--- The Night Driving Avenger --- REVIEW --- Mitch Murder - "After Hours" ---

in #music8 years ago


The following is a review for www.nightdrivingavenger.com, a website that... doesn't quite exist yet. The article contains links to songs on Spotify, which can still be listened to without a membership - and I'm not getting any referrals or anything by linking to them.

--- REVIEW ---


Mitch Murder - After Hours



by Sean Hoffman-Murphy



Because the vast majority of my exposure to synthwave music comes from what is available for me to listen to on Spotify, I was initially under the impression that the latest offering from Mitch Murder was a brand new release. Who could blame me? I mean, Spotify did list it with a release year of 2017, for one.


For two, it’s a sublime, confident, masterwork of the genre; the work of a craftsman with a painstaking attention to detail and the soul firmly and legitimately entrenched in a decade I'm only barely old enough to remember with any degree of detail. For an album that was produced in the long forgotten year 2009 (well before I had even heard the term “Synthwave”, before even the trailer for Drive graced a single screen), it carries everything that gives the synthwave sound such a familiar yet refreshingly unique appeal.


Being new to me, I could treat it as new for all, and for the uninitiated I could pass it off as the latest and greatest. Such is the beauty of the entire genre of synthwave itself: its rooting in the past doesn’t make it feel timeworn, but instead injects coziness into its innovations. It isn’t reliant upon nostalgia; it’s only bolstered and encouraged by it. It knows its inspirations by name, and instead of stealing from them, it gives them a genuine shake of the hand, a nod, and says “Thanks for everything - I’ve got this from here”.


After Hours is - as far as my Googlejitsu can find - a re-release of the good Mr. Murder’s very first EP. Its first, almost eponymous track, After Hours Run, starts with a steady sense of anticipation throughout its first minute, after which point is erupts into a galloping and steadfast evocation of exactly what its title would suggest: the non-diegetic accompaniment to a daring, late-night caper performed with time itself as a primary antagonist. Its ending only corroborates this: an abrupt termination, with only the ticking of a clock left fading into the night when the job is done.

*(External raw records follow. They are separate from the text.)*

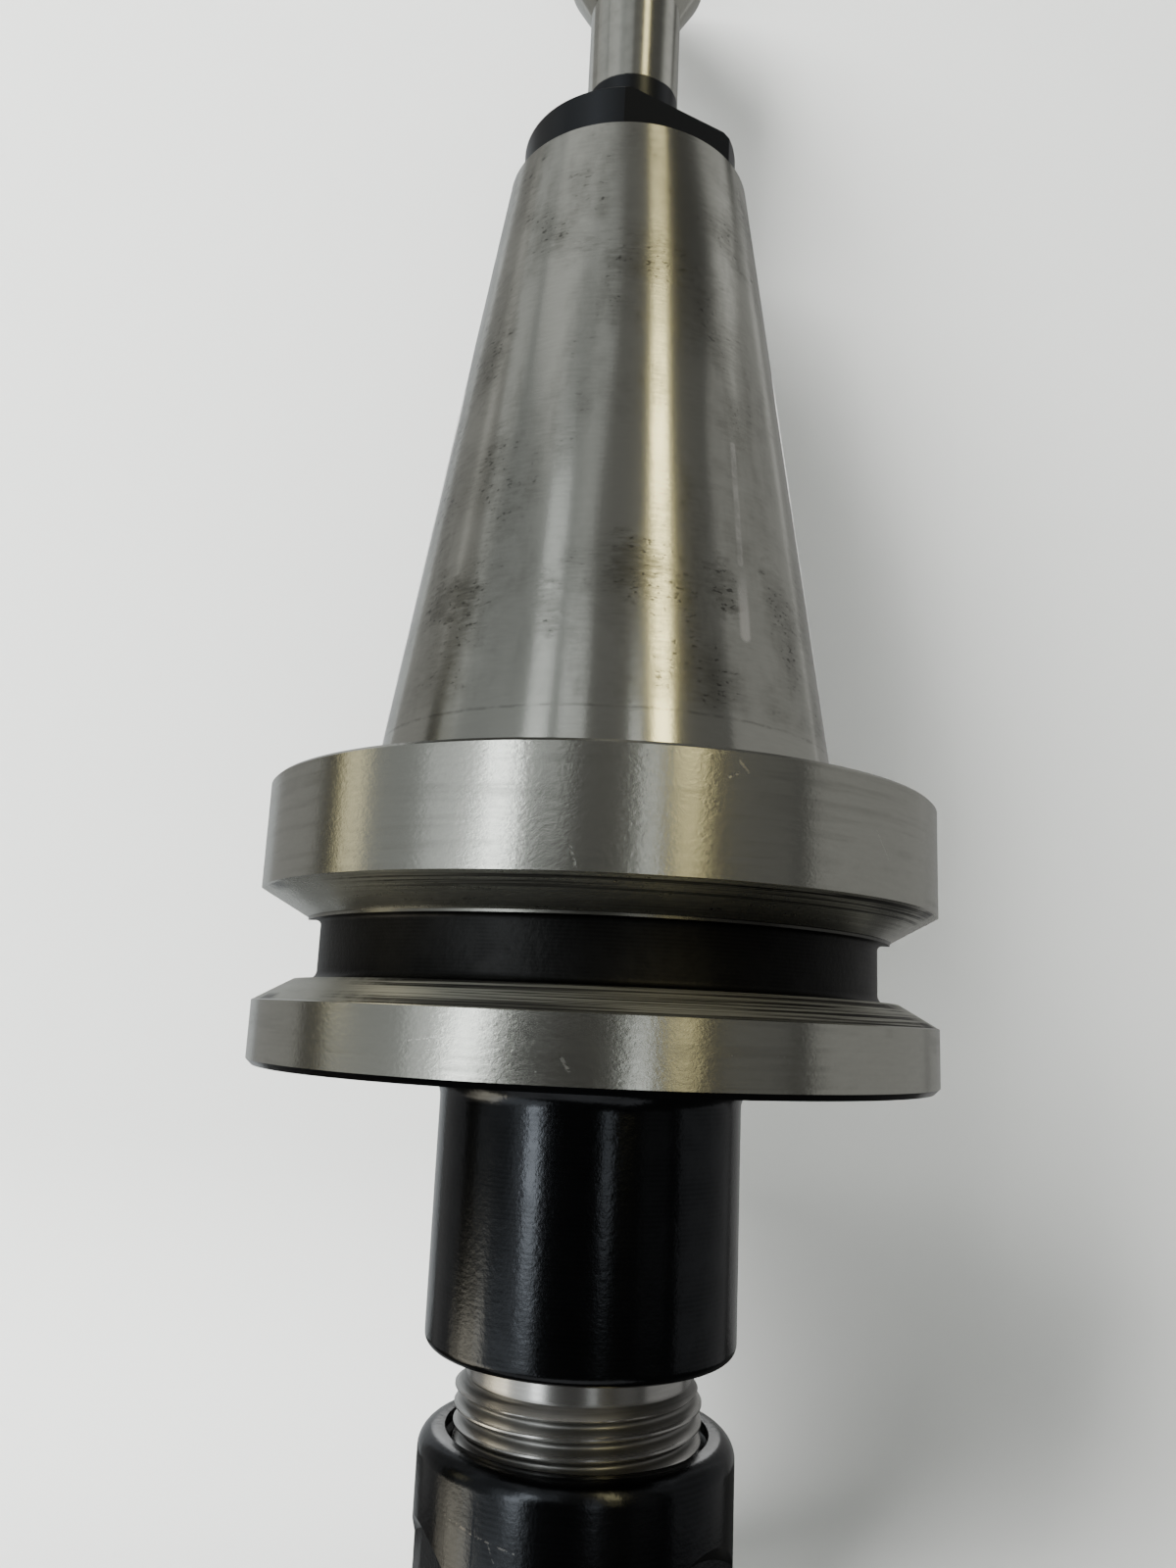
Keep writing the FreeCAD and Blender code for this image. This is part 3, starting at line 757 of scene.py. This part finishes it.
def finished(piece, node, body):
    """Smooths a piece between its edges and lets it stand for its CAD node."""
    piece.data.shade_smooth()
    piece.data.set_sharp_from_angle(angle=SHARP_EDGE)
    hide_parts(node)
    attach(piece, body)


def finish(name):
    return bpy.data.materials[name]


# Lights and room

COOL = (0.93, 0.98, 1.0)
NEUTRAL = (1.0, 1.0, 0.98)
WARM = (1.0, 0.88, 0.46)
LAMP = (1.0, 0.91, 0.70)
# Name, azimuth, elevation, width and height in degrees, radiance and tint
SOFTBOXES = (
    ("window", -62, 6, 60, 52, 0.25, COOL),
    ("window_glow", -50, 2, 18, 40, 0.45, COOL),
    ("window_core", -33.5, 13, 10, 18, 4.6, COOL),
    ("window_core_low", -37.5, 0, 10, 9, 4.0, COOL),
    ("window_core_high", -37, 32, 10, 22, 0.6, COOL),
    ("window_sill", -42.5, -12, 10, 16, 5.0, COOL),
    ("window_edge", -19.5, 21, 12, 29, 0.5, COOL),
    ("window_high", -54, 48, 58, 32, 0.24, COOL),
    ("window_low", -60, -30, 44, 20, 1.0, COOL),
    ("tube_left", -88, 10, 11, 18, 0.88, WARM),
    ("lamp_left_low", -88, -31, 20, 22, 4.0, LAMP),
    ("lamp_left_wing", -104, -31, 12, 22, 1.6, LAMP),
    ("strip_right", 12.5, 6, 6, 50, 0.8, COOL),
    ("strip_low", 11, -10, 7, 14, 0.7, COOL),
    ("tube_right", 24.5, 6, 9, 26, 0.95, WARM),
    ("tube_right_high", 26, 34, 7.6, 30, 6.0, WARM),
    ("tube_right_top", 28, 60, 9, 22, 1.0, WARM),
    ("haze", 0, 36, 34, 68, 0.055, NEUTRAL),
    ("haze_high", 2, 48, 44, 40, 0.05, NEUTRAL),
    ("wall_right", 48, 14, 24, 70, 0.08, NEUTRAL),
    ("side_right", 98, 12, 64, 76, 0.24, NEUTRAL),
    ("side_left", -122, 14, 36, 76, 0.24, NEUTRAL),
    ("side_left_high", -94, 46, 22, 40, 0.2, NEUTRAL),
    ("ceiling", 20, 80, 90, 26, 0.3, NEUTRAL),
    ("room_low", -20, -64, 76, 30, 0.55, NEUTRAL),
    ("back_left", -157, 16, 34, 70, 0.5, COOL),
    ("back_low", -158, -40, 22, 34, 0.26, COOL),
    ("back_right", 150, 16, 40, 70, 0.22, NEUTRAL),
    ("back_table", 180, 24, 36, 22, 2.2, NEUTRAL),
)
KEY = ("key", -52, 32, 36, 36, 27.0, NEUTRAL)
LIGHT_DISTANCE = 0.7
ROOM_LIGHT = (0.05, 0.05, 0.048, 1)
ROOM_SEEN = (1.1, 1.1, 1.08, 1)
BACKDROP_BEND = 0.03
BACKDROP_TOP = 0.3
HALF_WIDTH = 1.6
FLOOR_FRONT = -0.75


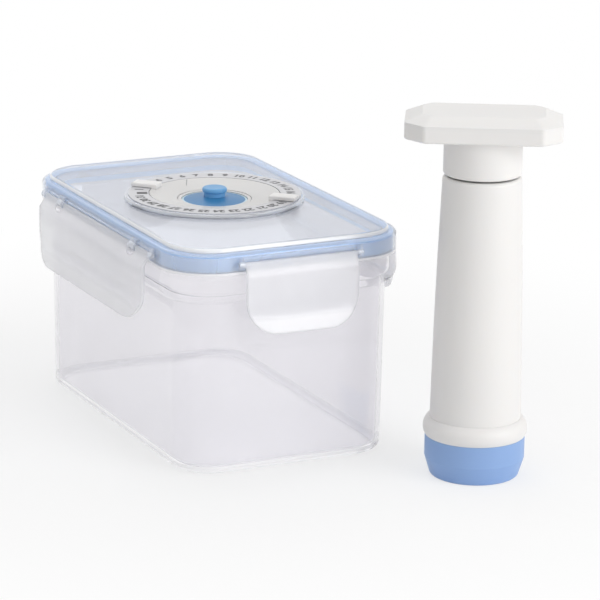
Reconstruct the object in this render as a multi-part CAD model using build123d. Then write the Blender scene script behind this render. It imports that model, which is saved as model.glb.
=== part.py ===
from build123d import *
import os

# A vacuum food canister: a tub, a lid held by four flap latches, a date dial,
# a release valve, and the hand pump that stands beside it.
# Millimetres, +Z up. The origin is the middle of the tub's base face.
# The long side lies along Y, and the short side at -Y is the front.

# Clearances, and the run past a face that every cut makes
running_clearance = 0.05
moving_gap = 0.3
seat_gap = 0.1
overrun = 1.0

# Tub
rim_width = 114.0
rim_length = 179.2
rim_corner = 23.5
side_step = 6.1
end_step = 4.7
base_corner = 18.0
tub_height = 93.7
tub_top_step = 1.0
collar_height = 15.2
collar_swell = 0.8
collar_round = 6.5
shoulder_thickness = 3.3
shoulder_inner_round = 3.0
tub_wall = 2.2
floor_thickness = 2.4
base_round = 4.0
floor_round = 3.0
lip_inset = 2.3
lip_thickness = 1.3
lip_height = 1.1
lip_round = 0.4

# Lid
lid_rim_height = 8.1
lid_rim_round = 1.8
crown_height = 2.2
crown_inset = 3.6
crown_round = 1.6
skirt_wall = 1.4
plate_thickness = 3.3
channel_width = 5.0
channel_wall = 1.2
channel_wall_drop = 3.6
platform_radius = 41.6
platform_height = 1.4
platform_round = 1.3
platform_rim_width = 1.6
platform_rim_height = 0.5
well_radius = 31.9
well_depth = 1.7
seat_hole_radius = 16.2

# Gasket in the lid's channel
gasket_fit = 0.05
gasket_lift = 0.3
gasket_lip_inset = 4.1
gasket_lip_thickness = 0.9
gasket_lip_drop = 1.0
gasket_skirt_gap = 0.15

# Hinges and latches
hinge_out = 1.5
hinge_rise = 3.5
hinge_bar_radius = 1.2
ear_radius = 2.0
ear_width = 2.4
ear_web_out = 1.8
ear_web_height = 3.2
ear_root = 1.2
hood_out = 1.4
hood_rise = 1.7
hood_thickness = 0.8
short_latch_end_inset = 29.6
long_latch_end_inset = 29.1
short_latch_drop = 31.7
long_latch_drop = 31.2
latch_wall = 2.0
short_latch_out = 5.0
long_latch_out = 6.0
latch_shoulder_drop = 4.9
latch_lip_flare = 2.4
latch_lip_height = 9.4
short_latch_corner = 15.0
long_latch_corner = 16.0
mid_ear_place_share = 0.347
mid_ear_width = 6.0
mid_ear_notch_drop = 3.2
mid_ear_notch_round = 1.4
catch_radius = 1.5
catch_drop = 21.0
catch_width_share = 0.76
latch_root_share = 0.5
front_turn_degrees = 0.0
rear_turn_degrees = 180.0
left_turn_degrees = -90.0
right_turn_degrees = 90.0

# Dial and its printed ring
scale_thickness = 0.8
scale_gap = 0.2
scale_hole_radius = 30.4
dial_radius = 30.0
dial_flange_radius = 31.5
dial_hole_radius = 17.2
dial_inner_thickness = 1.3
dial_outer_thickness = 3.7
tab_inner_radius = 27.5
tab_outer_radius = 40.0
tab_width = 7.0
tab_height = 1.7
tab_round = 0.7
dial_turn_degrees = 135.0
tab_turns_degrees = (0.0, 180.0)

# Valve insert in the lid, its washer, and the valve
valve_seat_radius = 16.15
seat_snap_radius = 16.9
seat_rim_height = 1.2
seat_well_radius = 15.3
seat_floor_drop = 2.3
seat_flange_radius = 19.5
seat_flange_thickness = 1.4
washer_thickness = 0.7
washer_bore_radius = 16.3
vent_radius = 1.1
vent_ring_radius = 8.5
vent_count = 6
valve_radius = 15.1
valve_edge_thickness = 1.2
valve_dome = 1.8
valve_wall = 1.1
knob_neck_radius = 4.9
knob_head_radius = 5.7
knob_head_height = 2.4
knob_rise = 4.7
knob_round = 1.0
stem_radius = 2.2
stem_hole_radius = 2.5
stem_barb_radius = 3.4
stem_barb_height = 0.8
valve_lift = 2.0

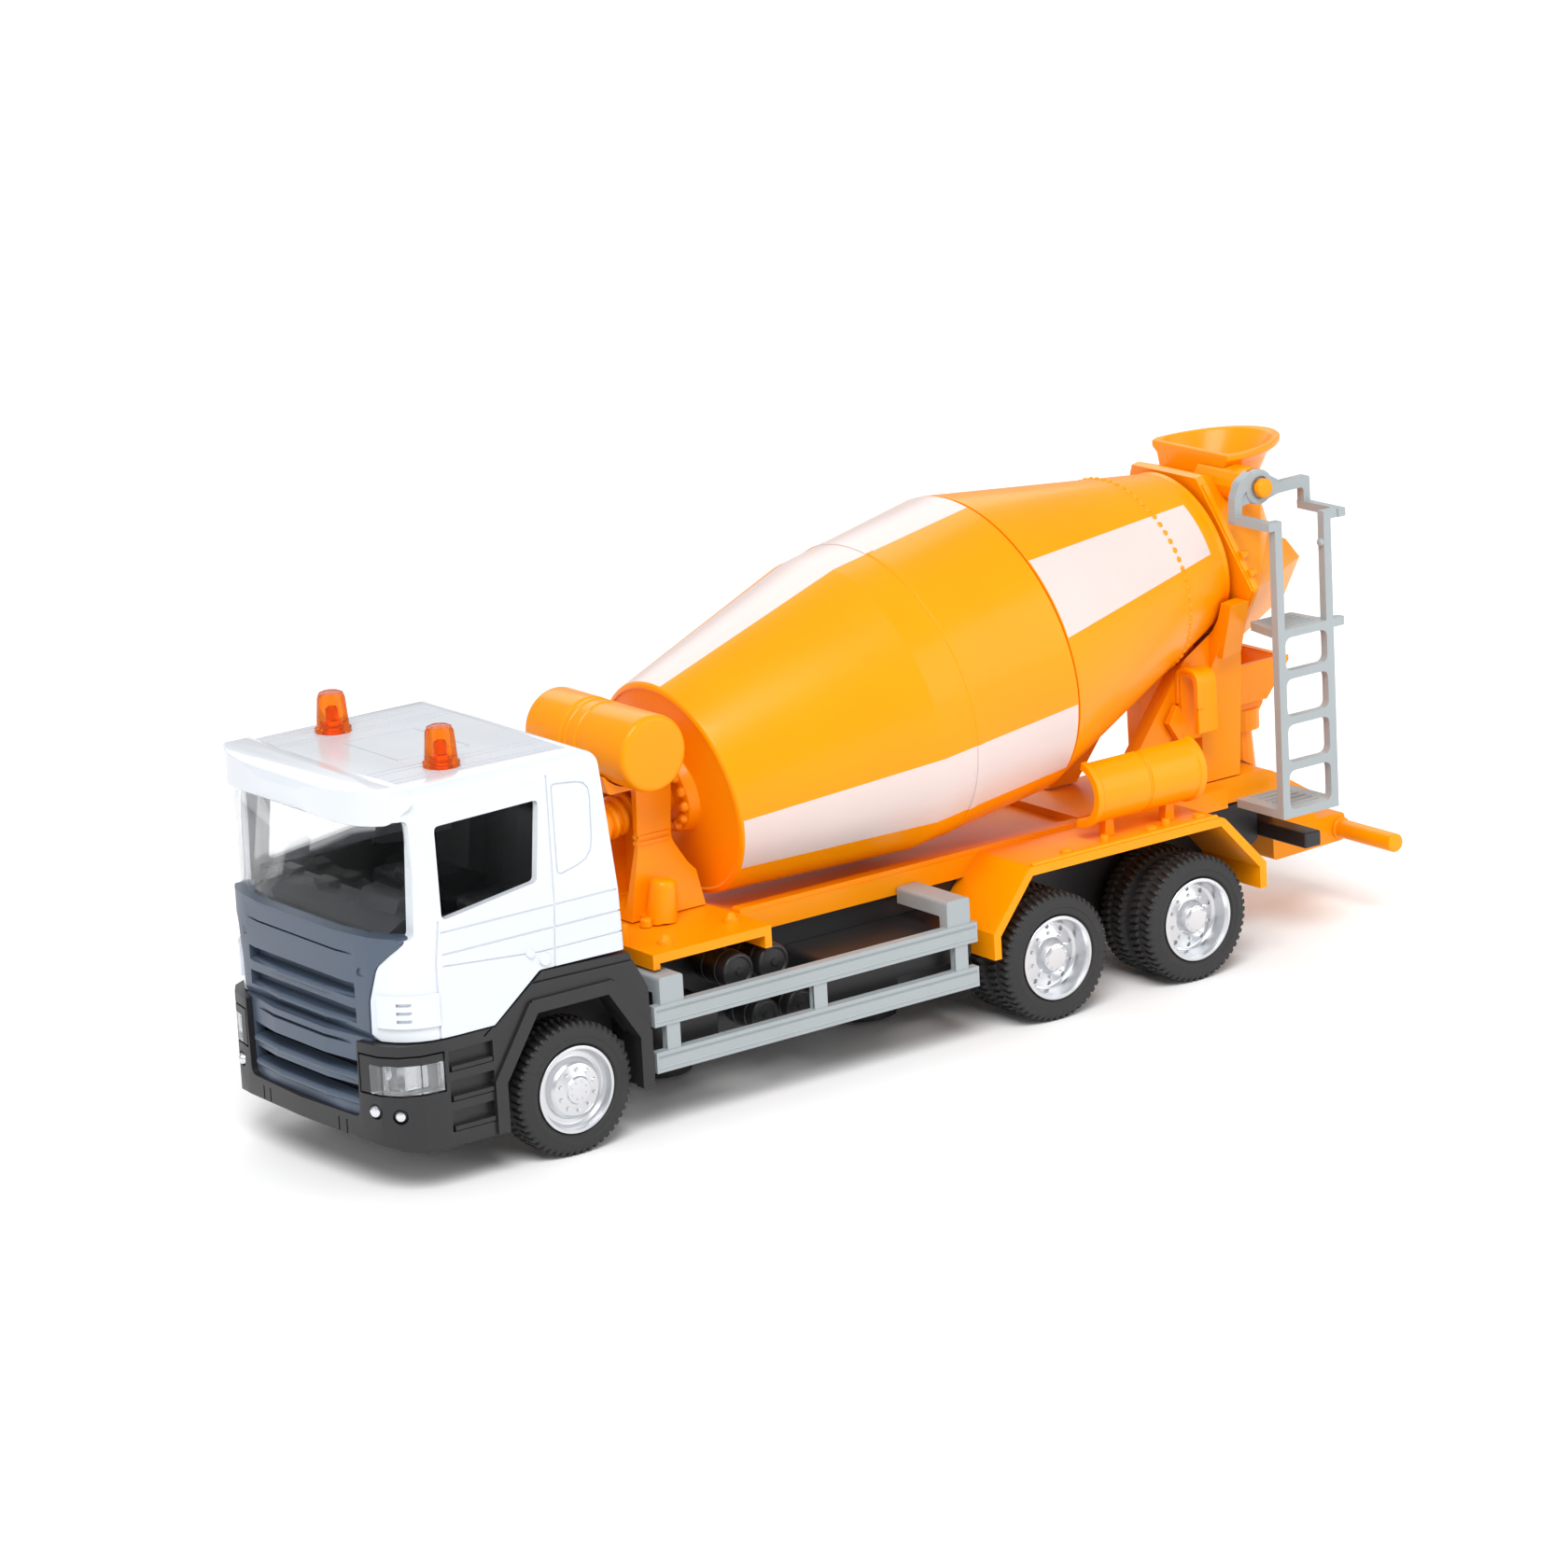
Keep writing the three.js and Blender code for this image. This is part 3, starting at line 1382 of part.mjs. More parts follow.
/** Side ladder: hub and two arms that step outwards, rails, rungs and two platforms. */
function ladder() {
  const [hubIn, hubOut] = LADDER_HUB_Y;
  const armZ = [56.6, 57.7];
  const [frontRail, backRail] = LADDER_RAILS;
  const flat = (corners, near, far) => pushed(outline(corners), "y", near, far);
  const hub = acrossAt(LADDER_PIN_X, LADDER_PIN_Z, hubIn, hubOut, 2.3);
  const frontArm = flat(
    [
      [-115.6, 63],
      [-112.6, 61.6],
      [-112, armZ[0]],
      [-113.1, armZ[0]],
      [-113.7, 60.8],
      [-115.8, 61.6],
    ],
    hubIn,
    hubOut,
  );
  const backArm = flat(
    [
      [-117.6, 61.6],
      [-125, 60.3],
      [-125, armZ[0]],
      [-123.9, armZ[0]],
      [-123.9, 59.3],
      [-117.6, 59.9],
    ],
    hubIn,
    hubOut,
  );
  const frontStep = box([-113.4, hubIn, armZ[0]], [-112.2, LADDER_OUT_Y, armZ[1]]);
  const backStep = box([-125, hubIn, armZ[0]], [-123.8, LADDER_OUT_Y, armZ[1]]);
  const backTie = box([-125, LADDER_IN_Y, armZ[0]], [backRail[1], LADDER_OUT_Y, armZ[1]]);
  const frontTie = box([frontRail[0], LADDER_IN_Y, armZ[0]], [-112.2, LADDER_OUT_Y, armZ[1]]);
  const rails = LADDER_RAILS.map(([back, front]) =>
    box([back, LADDER_IN_Y, LADDER_LOW_Z], [front, LADDER_OUT_Y, armZ[1]]),
  );
  const rungs = RUNG_LOW_ZS.map((z) =>
    box([backRail[0], LADDER_IN_Y, z], [frontRail[1], LADDER_OUT_Y, z + RUNG_H]),
  );
  const platform = (near, low, taper, back) =>
    pushed(
      outline([
        [frontRail[1], LADDER_OUT_Y],
        [back, LADDER_OUT_Y],
        [back, LADDER_IN_Y],
        [backRail[0] + taper, near],
        [frontRail[1] - taper, near],
      ]),
      "z",
      low,
      low + RUNG_H,
    );
  const lowPlatform = platform(RAIL_OUT_Y + 0.6, LADDER_LOW_Z, 0, backRail[0]);
  const highPlatform = platform(12, 42.2, 1.2, backRail[0] - 2);
  const bore = acrossAt(LADDER_PIN_X, LADDER_PIN_Z, 0, 30, PIN_R + 0.15);
  const frame = join(hub, frontArm, backArm, frontStep, backStep, frontTie, backTie, ...rails, ...rungs);
  return cut(join(frame, lowPlatform, highPlatform), bore);
}

piece("ladder", ladder(), GREY_PLASTIC);

truck.position.x = -(NOSE_X + TAIL_X) / 2;

export default truck;
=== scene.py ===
"""Looks of the toy concrete mixer truck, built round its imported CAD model."""

import math

import bmesh
import bpy
from mathutils import Matrix, Vector


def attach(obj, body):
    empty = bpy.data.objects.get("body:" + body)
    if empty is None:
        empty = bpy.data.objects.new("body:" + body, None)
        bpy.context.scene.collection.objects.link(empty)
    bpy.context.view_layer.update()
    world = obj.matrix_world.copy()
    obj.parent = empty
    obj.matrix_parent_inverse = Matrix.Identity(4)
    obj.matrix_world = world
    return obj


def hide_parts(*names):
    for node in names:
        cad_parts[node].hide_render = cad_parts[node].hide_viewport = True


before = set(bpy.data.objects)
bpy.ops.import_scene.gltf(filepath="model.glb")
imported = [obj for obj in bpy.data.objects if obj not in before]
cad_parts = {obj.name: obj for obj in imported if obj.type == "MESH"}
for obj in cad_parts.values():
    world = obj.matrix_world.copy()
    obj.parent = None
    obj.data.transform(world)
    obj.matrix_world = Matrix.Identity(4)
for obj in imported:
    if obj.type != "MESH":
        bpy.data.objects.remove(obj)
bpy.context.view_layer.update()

# Pieces are drawn in the truck's own frame: millimetres, X forward from the front axle, Z up from the ground.
MM = 0.001
AXLE_TO_MIDDLE = 53.8
TO_ROW = Matrix.Scale(MM, 4) @ Matrix.Translation((AXLE_TO_MIDDLE, 0, 0))
SIDES = (("left", 1), ("right", -1))
X, Y, Z = Vector((1, 0, 0)), Vector((0, 1, 0)), Vector((0, 0, 1))

# ---------------- materials


def linear(red, green, blue):
    """A screen colour from 0 to 255 as linear light."""
    channels = []
    for value in (red, green, blue):
        c = value / 255
        channels.append(c / 12.92 if c <= 0.04045 else ((c + 0.055) / 1.055) ** 2.4)
    return (*channels, 1.0)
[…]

Pictured: Mitch Murder [citation needed]



The tracks that follow are some of the finest work that the artist has gifted to us, and now with the knowledge that After Hours is the freshman offering from Mitch Murder (real name Johan Bengtsson), it only make sense that some of my favorite tracks were descended from mind that crafted the gems featured here. After Hours Run has a similar feeling to Running Out Of Time from the following year’s Burning Chrome, but it’s far from simply the mould from which that later track was formed and more a fellow traveller. Coup de Theatre and Night Shift are immediate standout tracks for me, and they call back memory of chronologically later tracks like Frantic Aerobatics and Slipstream from his 2011 release Current Events - two of my favorites from that album.


Bertone’s Theme could easily have been: the backing track to a promotional video of the inventive Italian coachbuilder during its 1980s heyday, playing over footage of custom Alfa Romeos and Lamborghinis carving through the hills of Turin, enhancing their allure by invoking a heart-pumping excitement by way of its bouncy, synthy rhythm. It and the closing track Outta Space are the most resplendent evocateurs of that Reagan-era electric joyfulness pumping through the genre’s veins.



Probably more fun to look at than to drive



Of the seven tracks featured, only Steel Mill Rendevouz and Square City fail to rise to the heights of the remaining five. As middle-of-the-album fillers, they’re by no means unworthy among their company, but they bring anything new to the table. Square City carries itself like a less enthusiastic companion to Coup de Theatre and Night Shift, and Steel Mill Rendevouz is the kind Michael Mann-esque slow boiler of a song that Lost Years is more masterful in creating.



(Have you seen this movie? Isn't it awesome?!



Despite being the earliest entrant to Mitch Murder’s discography, After Hours carries itself like a seasoned pro. It’s as cleanly produced and snappily paced as any of Mitch Murder’s subsequent works, and it must have been a sign to any of those early devotees of synthwave that this Johan guy might have some longevity.